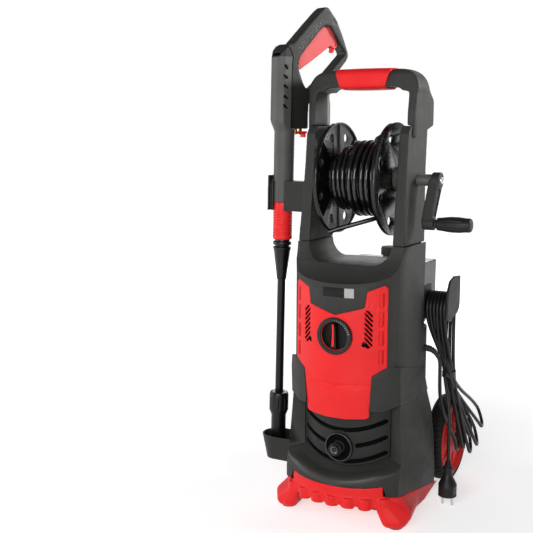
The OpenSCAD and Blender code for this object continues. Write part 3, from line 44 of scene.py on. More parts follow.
# ---------------------------------------------------------------- camera, in the photo's frame
FRAME_PX = 533
FOCAL_PX = 955.75
SENSOR = 36
AZIMUTH, DOWN = math.radians(29.488), math.radians(8.183)
camera_data = bpy.data.cameras.new("camera")
camera = bpy.data.objects.new("camera", camera_data)
bpy.context.scene.collection.objects.link(camera)
camera_data.sensor_width = SENSOR
camera_data.lens = FOCAL_PX * SENSOR / FRAME_PX
camera.location = (0.7417, -1.7874, 0.7391)
looking = Vector((-math.sin(AZIMUTH) * math.cos(DOWN), math.cos(AZIMUTH) * math.cos(DOWN), -math.sin(DOWN)))
camera.rotation_mode = "QUATERNION"
camera.rotation_quaternion = looking.to_track_quat("-Z", "Y")
camera_data.clip_end = 50
bpy.context.scene.camera = camera


# ---------------------------------------------------------------- helpers: meshes
def add_object(name, data, material, body):
    obj = bpy.data.objects.new(name, data)
    bpy.context.scene.collection.objects.link(obj)
    data.materials.clear()
    data.materials.append(material)
    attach(obj, body)
    return obj


def add_mesh(name, bm, material, body, smooth=True, sharp=None):
    """A new piece from a bmesh, in metres, riding on a body."""
    bmesh.ops.remove_doubles(bm, verts=bm.verts, dist=1e-7)
    bmesh.ops.recalc_face_normals(bm, faces=bm.faces)
    mesh = bpy.data.meshes.new(name)
    bm.to_mesh(mesh)
    bm.free()
    for p in mesh.polygons:
        p.use_smooth = smooth
    if sharp:
        mesh.set_sharp_from_angle(angle=math.radians(sharp))
    return add_object(name, mesh, material, body)


def soften(obj, width, angle=30, segments=2):
    """Rounds the edges of a piece and keeps its flat faces flat."""
    for p in obj.data.polygons:
        p.use_smooth = True
    weld = obj.modifiers.new("weld", "WELD")
    weld.merge_threshold = 0.00002
    flat = obj.modifiers.new("flat", "DECIMATE")
    flat.decimate_type = "DISSOLVE"
    flat.angle_limit = math.radians(1.0)
    bevel = obj.modifiers.new("bevel", "BEVEL")
    bevel.width = width * MM
    bevel.segments = segments
    bevel.limit_method = "ANGLE"
    bevel.angle_limit = math.radians(angle)
    bevel.harden_normals = True
    bevel.use_clamp_overlap = True
    return obj


def mould(obj, voxel, passes):
    """Rounds every edge of a moulding by a fine remesh and a few smoothing passes."""
    remesh = obj.modifiers.new("remesh", "REMESH")
    remesh.mode = "VOXEL"
    remesh.voxel_size = voxel * MM
    remesh.use_smooth_shade = True
    smooth = obj.modifiers.new("smooth", "SMOOTH")
    smooth.factor = 0.5
    smooth.iterations = passes
    return obj


def moulded_mesh(name, mesh, voxel, passes):
    """The mesh that mould() makes of a given one."""
    draft = bpy.data.objects.new(name + "_draft", mesh)
    bpy.context.scene.collection.objects.link(draft)
    mould(draft, voxel, passes)
    bpy.context.view_layer.update()
    result = bpy.data.meshes.new_from_object(draft.evaluated_get(bpy.context.evaluated_depsgraph_get()))
    bpy.data.objects.remove(draft)
    return result


def lathe(profile, sides=64, wobble=None, closed=False):
    """A bmesh turned from (radius, height) points about Z; wobble(angle, r, h) gives the radius there."""
    bm = bmesh.new()
    rings = []
    for r, h in profile:
        if r < 1e-7:
            rings.append([bm.verts.new((0, 0, h))])
            continue
        ring = []
        for k in range(sides):
            a = 2 * math.pi * k / sides
            q = wobble(a, r, h) if wobble else r
            ring.append(bm.verts.new((q * math.cos(a), q * math.sin(a), h)))
        rings.append(ring)
    pairs = list(zip(rings, rings[1:]))
    if closed:
        pairs.append((rings[-1], rings[0]))
    for a, b in pairs:
        n = max(len(a), len(b))
        for k in range(n):
            quad = [a[k % len(a)], a[(k + 1) % len(a)], b[(k + 1) % len(b)], b[k % len(b)]]
            quad = [v for i, v in enumerate(quad) if v not in quad[:i]]
            if len(quad) > 2:
                bm.faces.new(quad)
    return bm


def placed(bm, matrix):
    """The same bmesh, moved by a matrix."""
    bmesh.ops.transform(bm, matrix=matrix, verts=bm.verts)
    return bm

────

WHAT YOU NEED TO DO: Repeat, word for word, the lines from the opening of the material through the line containing "return add_object(name, mesh, material, body)".

SOLUTION FOR THIS EXERCISE:
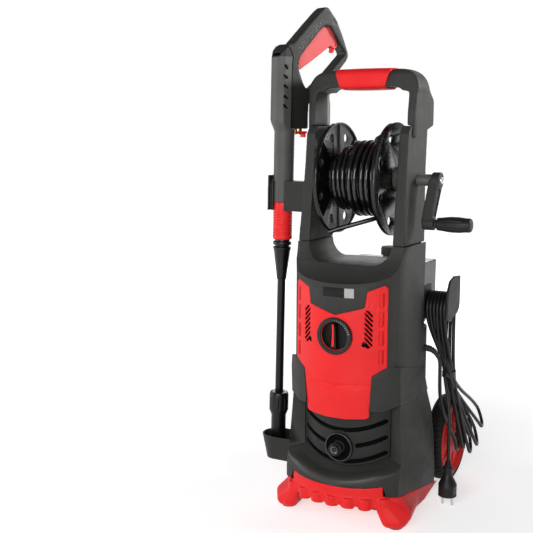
The OpenSCAD and Blender code for this object continues. Write part 3, from line 44 of scene.py on. More parts follow.
# ---------------------------------------------------------------- camera, in the photo's frame
FRAME_PX = 533
FOCAL_PX = 955.75
SENSOR = 36
AZIMUTH, DOWN = math.radians(29.488), math.radians(8.183)
camera_data = bpy.data.cameras.new("camera")
camera = bpy.data.objects.new("camera", camera_data)
bpy.context.scene.collection.objects.link(camera)
camera_data.sensor_width = SENSOR
camera_data.lens = FOCAL_PX * SENSOR / FRAME_PX
camera.location = (0.7417, -1.7874, 0.7391)
looking = Vector((-math.sin(AZIMUTH) * math.cos(DOWN), math.cos(AZIMUTH) * math.cos(DOWN), -math.sin(DOWN)))
camera.rotation_mode = "QUATERNION"
camera.rotation_quaternion = looking.to_track_quat("-Z", "Y")
camera_data.clip_end = 50
bpy.context.scene.camera = camera


# ---------------------------------------------------------------- helpers: meshes
def add_object(name, data, material, body):
    obj = bpy.data.objects.new(name, data)
    bpy.context.scene.collection.objects.link(obj)
    data.materials.clear()
    data.materials.append(material)
    attach(obj, body)
    return obj


def add_mesh(name, bm, material, body, smooth=True, sharp=None):
    """A new piece from a bmesh, in metres, riding on a body."""
    bmesh.ops.remove_doubles(bm, verts=bm.verts, dist=1e-7)
    bmesh.ops.recalc_face_normals(bm, faces=bm.faces)
    mesh = bpy.data.meshes.new(name)
    bm.to_mesh(mesh)
    bm.free()
    for p in mesh.polygons:
        p.use_smooth = smooth
    if sharp:
        mesh.set_sharp_from_angle(angle=math.radians(sharp))
    return add_object(name, mesh, material, body)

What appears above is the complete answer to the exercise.